Labor Minister Marath Bolaños said earlier this year that the government would gradually install a 40-hour work week before the end of Sheinbaum’s term in September 2030.
The president said on Friday that her administration is seeking “an agreement on the outline of how the 40-hour workweek will be implemented.”
She has previously highlighted the importance of consulting workers, union leaders, private sector representatives and others on how to transition from a 48-hour workweek — as set out in the Mexican Constitution — to a 40-hour one.
Sheinbaum stressed at the mañanera that her government is in favor of a 40-hour workweek, but wants the process required to get there to have input from all interested parties. She said that has been the case to date, and that “conflicts” have been avoided as a result.
In 2023, a committee of Mexico’s Chamber of Deputies approved a bill to reduce the workweek to 40 hours, but the proposal wasn’t passed by the full Congress.
New development in the 31-year-old Colosio case
A reporter noted that a former agent of the now-defunct Center for Investigation and National Security (CISEN), Jorge Antonio Sánchez Ortega, was arrested in connection with the 1994 assassination in Tijuana of Luis Donaldo Colosio, who was preparing to contest the 1994 presidential election as the candidate for the then-ruling Institutional Revolutionary Party, or PRI.

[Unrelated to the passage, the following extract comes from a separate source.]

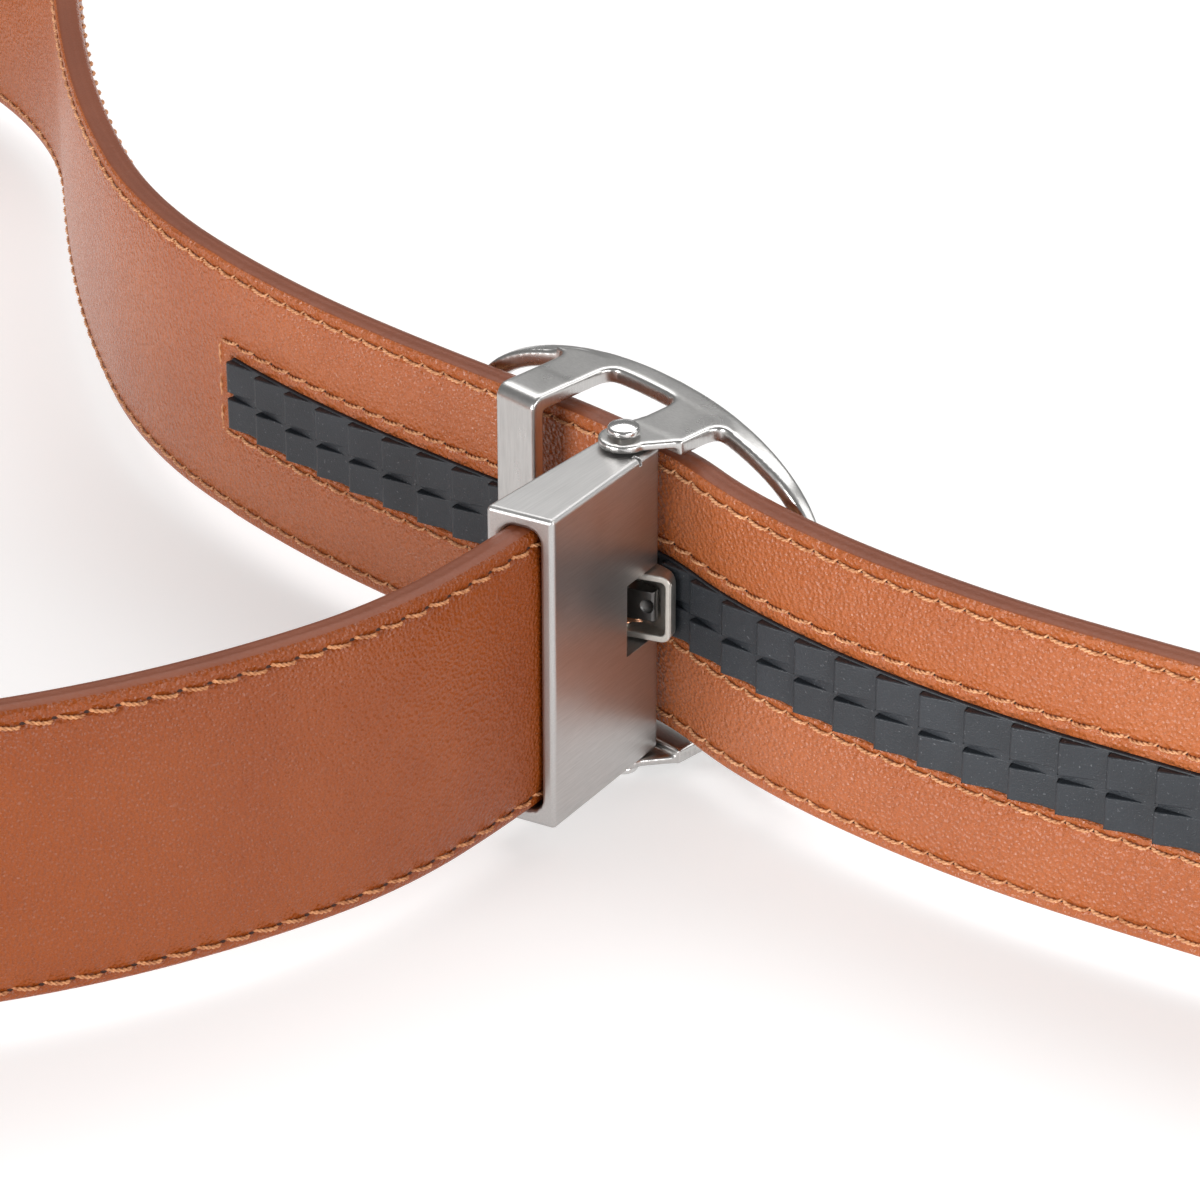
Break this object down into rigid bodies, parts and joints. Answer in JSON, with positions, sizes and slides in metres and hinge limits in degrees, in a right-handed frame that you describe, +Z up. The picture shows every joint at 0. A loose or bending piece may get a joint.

The Federal Attorney General’s Office (FGR) revealed early last year that it had formally accused Sánchez of firing one of two bullets that struck the 44-year-old politician on March 23, 1994. However, the evidence the FGR presented to a court in January 2024 was not able to convince the presiding judge to issue a warrant for his arrest.
Mario Aburto, who was convicted of murdering Colosio, remains in prison even though in late 2023 a federal court annulled the 45-year sentence he was given in December 1994.
On Friday morning, Sheinbaum acknowledged that a warrant had been issued for the arrest of the alleged “second shooter” — i.e. Sánchez Ortega.

She also noted that former president Andrés Manuel López Obrador “effectively” said at one of his mañaneras that “this second shooter” was “allegedly taken out” of the Lomas Taurinas neighborhood of Tijuana — where the assassination occurred — by Genaro García Luna, a former federal security minister who worked for CISEN at the time. The implication was that García Luna helped Sánchez to avoid being implicated in the crime, even if he didn’t actually whisk him away from the scene.
“García Luna is quite a character,” Sheinbaum said of the man who is now serving a lengthy prison sentence in the United States following his conviction on charges that he colluded with the Sinaloa Cartel.
At a press conference in early 2024, López Obrador said that García Luna was accused of involvement in a government cover-up of the assassination of Colosio. He described the assassination of Colosio – who denounced corruption within the PRI, and almost certainly would have won the 1994 election – as a “state crime,” a view shared by many Mexicans.
As Mexico News Daily reported on the 25th anniversary of the assassination, “people continue to deny that Aburto is the true culprit.”
“Most fingers instead point at the PRI – an inside job against a candidate who was trying to shake things up a little too much and made some powerful enemies in the process.”
‘Claudia, bring candy back to schools’
Almost eight months after a ban on junk food in Mexico’s schools took effect, Sheinbaum said that every time she goes to a school students display “little signs” expressing their feelings on the matter.
“‘Claudia, bring candy back to schools,’ — that’s the greatest demand,” she said.
Sheinbaum said that during a visit to a school on Thursday, she told students:
“Sorry, on this … I have to be a mom, an aunt, or however you want to see me, but excessive sugar consumption is very harmful.”